Translator’s Note
These two poems are from Irma Pineda’s fifth collection of poetry, Doo yoo ne ga’ bia’ / De la casa del ombligo a las nueve cuartas (From the Cord-House to the Nine Handspans). Published in Mexico City in 2008, this collection traces indigenous Isthmus Zapotec traditions, from origin stories to birth and death rituals. Like all of her published collections, Doo yoo ne ga’ bia’ is bilingual: in Spanish and in Isthmus Zapotec, the native language of about 100,000 people from the Southern Mexican state of Oaxaca.
“Doo yoo” translates literally into Spanish as “cordon-casa,” into Mexican Spanish as “mecate-casa,” and into English as “cord-house.” As Irma Pineda explains, “If I write ‘cordon-casa,’ no one is going to understand. But if I write ‘casa del ombligo,’ everyone in Mexico will know what I’m talking about.” But “house of the umbilical” or “belly button house” don’t work in English — particularly in a poem. In the poem included here, “Cord-House IX,” I have broken one old “rule” of translation, expressing the same term in two different ways in the same text. I translate the title of this poem — as I have the title of the book — as “Cord-House.” Within the poem, I have translated it as “lifeline.”

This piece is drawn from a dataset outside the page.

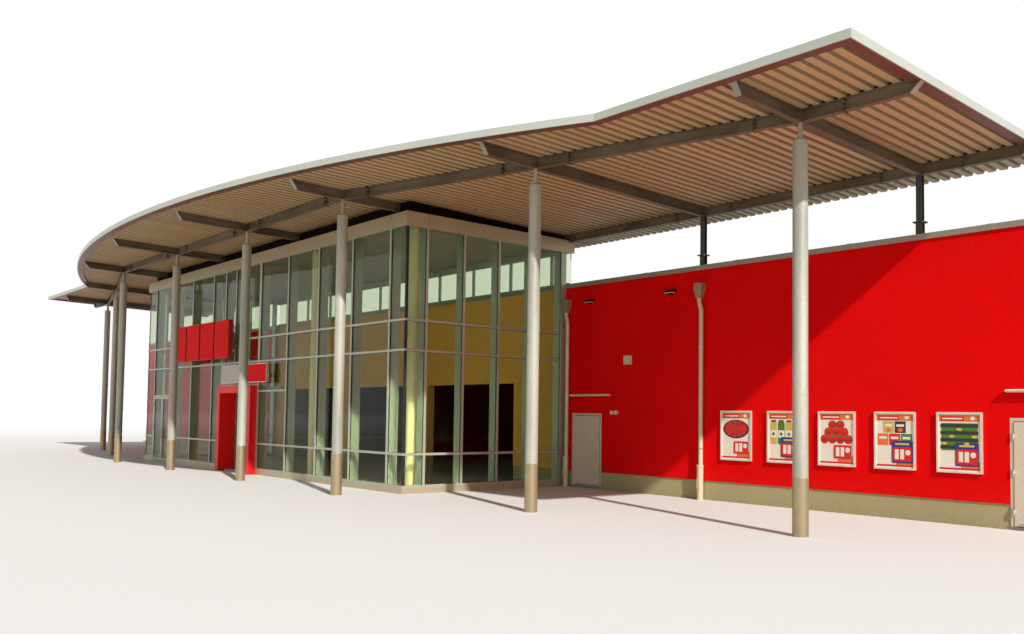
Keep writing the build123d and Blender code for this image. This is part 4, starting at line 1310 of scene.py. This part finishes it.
@dataclass
class WallFittings(Assembly):
    """Lamps, boxes, pipe clips and line lights on the hall's front wall."""

    soft: float = 0.003
    rim: float = 0.006
    hood_lift: float = 0.02
    hood_taper: Point = (0.92, 1.0, 0.45)
    hood_drop: Point = (0.0, 0.0, -0.006)
    hood_hollow: float = 0.008
    foot_in: float = 0.05
    foot_deep: float = 0.02
    foot_high: float = 0.03
    lens_low: Point = (0.014, 0.008, 0.016)
    lens_high: Point = (0.014, 0.012, 0.026)
    box_ends: tuple[float, float] = (0.010, 0.006)
    lid_taper: Point = (0.96, 1.0, 0.96)
    button_wide: float = 0.06
    button_deep: float = 0.035
    button_rim: float = 0.005
    button_step: float = 0.004
    cap_wide: float = 0.022
    cap_taper: Point = (1.0, 1.0, 0.55)
    cap_soft: float = 0.004
    tray_deep: float = 0.012
    tray_soft: float = 0.002
    tube_play: float = 0.001
    spine_share: float = 0.96
    pipe_in: float = 0.04
    pipe_radius: float = 0.028
    clip_heights: tuple[float, ...] = (0.62, 1.25, 1.88, 2.30)
    clip_high: float = 0.018
    clip_proud: float = 0.004
    clip_soft: float = 0.001
    ear: float = 0.040
    ear_half: float = 0.004
    ear_in: float = 0.002
    stub_half: float = 0.006
    stub_start: float = 0.02
    stub_in: float = 0.003
    swan: float = 0.16
    swan_shift: float = 0.012
    collar_shift: float = 0.008
    collar_levels: tuple[float, float] = (0.40, 0.428)
    collar_radius: float = 0.044
    cover_half: float = 0.024
    cover_front: float = 0.052
    cover_rear: float = 0.036
    cover_levels: tuple[float, float] = (0.13, 0.26)
    cover_rim: float = 0.005
    cover_step: float = 0.002
    screw_radius: float = 0.004
    screw_high: float = 0.005
    screw_in: float = 0.015

    def lamp(self, low: Vector, high: Vector) -> tuple[list[Thing], Thing]:
        """Model a small wall lamp: a sloping hood over a lens.

        Args:
            low: lowest corner of its room.
            high: highest corner.

        Returns:
            Shapes of the dark housing, and the pale lens.
        """
        hood = block((low.x, low.y, low.z + self.hood_lift), high)
        taper(hood, Face.FRONT, self.hood_taper, self.hood_drop)
        ease(inset(hood, Face.FOOT, self.rim, self.hood_hollow), self.soft)
        foot = block((low.x + self.foot_in, high.y - self.foot_deep, low.z),
                     (high.x - self.foot_in, high.y, low.z + self.foot_high))
        side, rear, top = self.lens_high
        lens = block(low + Vector(self.lens_low), (high.x - side, high.y - rear, low.z + top))
        return [hood, ease(foot, self.soft)], ease(lens, self.rim, 3)

    def junction(self, low: Vector, high: Vector) -> Thing:
        """Model the square box: a base, a lid with a step, and a sunk middle.

        Args:
            low: lowest corner.
            high: highest corner.

        Returns:
            The box.
        """
        left, right = self.box_ends
        box = block((low.x + left, low.y, low.z), (high.x - right, high.y, high.z))
        inset(box, Face.FRONT, self.rim, 0.0)
        taper(box, Face.FRONT, self.lid_taper)
        return ease(inset(box, Face.FRONT, 2 * self.rim, self.soft), self.soft)

    def button(self, low: Vector, high: Vector) -> Thing:
        """Model a round fitting: a stepped cap on a base ring.

        Args:
            low: lowest corner.
            high: highest corner.

        Returns:
            The fitting.
        """
        x, _, z = (low + high) / 2
        cap = rod((x, high.y, z), (x, low.y + self.button_step, z), (high.x - low.x) / 2, 32)
        inset(cap, Face.FRONT, self.button_rim, -self.button_step)
        return ease(inset(cap, Face.FRONT, self.rim, self.soft), self.soft / 2)

    def build_small(self) -> None:
        """Replace the plain solids of the small fittings."""
        dark, pale, white = [], [], []
        for low, high in solids("wall_fittings"):
            wide, deep, tall = high - low
            if wide > 2 * tall:
                hood, lens = self.lamp(low, high)
                dark += hood
                pale.append(lens)
            else:
                is_round = deep > self.button_deep and wide < self.button_wide
                white.append((self.button if is_round else self.junction)(low, high))
        housing = finish(dark, "lamp_housings", BLACK_METAL_AND_SHADE)
        finish(pale, "lamp_lenses", LAMP_PLASTIC)
        boxes = finish(white, "wall_boxes", BOX_PLASTIC)
        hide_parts("wall_fittings")
        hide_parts("wall_fittings")

    def build_line_lights(self) -> None:
        """Replace the plain bars over the doors with a tray, a bowed cover and two end caps."""
        covers, trays = [], []
        for low, high in solids("line_lights"):
            rear = high.y - self.tray_deep
            trays.append(ease(block((low.x, rear, low.z), high), self.tray_soft, 1))
            z, radius = (low.z + high.z) / 2, (high.z - low.z) / 2 - self.tube_play
            y, left, right = low.y + radius, low.x + self.cap_wide, high.x - self.cap_wide
            half = radius * self.spine_share
            covers += [rod((left, y, z), (right, y, z), radius, 28),
                       block((left, y, z - half), (right, rear, z + half))]
            for a, b in ((low.x, left), (right, high.x)):
                cap = block((a, low.y, low.z), (b, rear, high.z))
                trays.append(ease(taper(cap, Face.FRONT, self.cap_taper), self.cap_soft, 3))
        for piece in (finish(covers, "line_light_covers", LAMP_PLASTIC),
                      finish(trays, "line_light_trays", BOX_PLASTIC)):
            take(piece)
            bpy.ops.object.shade_smooth_by_angle(angle=math.radians(35))
            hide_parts("line_lights")

    def build_pipe_clips(self) -> None:
        """Hold both rain pipes with two-part clips, and close the stand pipes with a cover."""
        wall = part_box("hall_wall_front")[0].y
        y = wall - self.pipe_in
        clips, covers = [], []
        for _, high in solids("downpipes"):
            foot = high.x - self.pipe_in
            for z in self.clip_heights:
                x, top = foot, z + self.clip_high
                if z > high.z - self.swan:
                    x -= self.swan_shift
                band = rod((x, y, z), (x, y, top), self.pipe_radius + self.clip_proud, 32)
                ear = block((x - self.ear, y - self.ear_half, z + self.ear_in),
                            (x + self.ear, y + self.ear_half, top - self.ear_in))
                stub = block((x - self.stub_half, y + self.stub_start, z + self.stub_in),
                             (x + self.stub_half, wall, top - self.stub_in))
                clips += [ease(band, self.clip_soft, 1, 50), ease(ear, self.clip_soft, 1), stub]
            bottom, top = self.collar_levels
            collar = rod((foot, y - self.collar_shift, bottom), (foot, y - self.collar_shift, top),
                         self.collar_radius, 36)
            bottom, top = self.cover_levels
            face = y - self.cover_front
            door = block((foot - self.cover_half, face, bottom),
                         (foot + self.cover_half, y - self.cover_rear, top))
            inset(door, Face.FRONT, self.cover_rim, -self.cover_step)
            covers += [ease(collar, self.soft, 2, 50), ease(door, self.soft)]
            covers += [rod((foot, face - self.screw_high, z), (foot, face, z), self.screw_radius, 6)
                       for z in (bottom + self.screw_in, top - self.screw_in)]
        finish(clips, "pipe_clips", SMALL_STEEL)
        finish(covers, "stand_pipe_covers", PIPE_METAL)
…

“Casa del ombligo” refers to the indigenous custom in Mexico and elsewhere (familiar to many mestizo Mexicans) of burying a baby’s umbilical cord on the family’s land. This “cord” is a life-long, metaphorical connection to one’s birthplace. To capture a bit of that metaphor in English, to maintain the doubled single-syllable simplicity of doo yoo, and to replace Zapotec rhyme with English alliteration, I translated it as “lifeline.” But for the collection and poem titles, I used the more literal, and less abstract, “cord-house.”
The multilayered meaning of doo yoo merges mind and body, spiritual and physical. Irma Pineda says her two deepest motivations as a poet are to keep her community’s cultural and social history alive and to celebrate the traditional Zapotec connection to the earth. These two motivations come together in the two poems included here. Zapotec belief systems make a strong distinction between wild (mountains, forests, sea, and their flora and fauna) and tame (cultivated fields, urban settlement, turkeys, dogs, and other farm animals). In “Village Images,” she offers readers an image of community life, including creatures both tame and not-quite-tame. In contrast to Euro-American tradition, Zapotec cosmology perceives humans as outside the domestic realm, existing between wild and tame, negotiating that liminal space throughout their lives.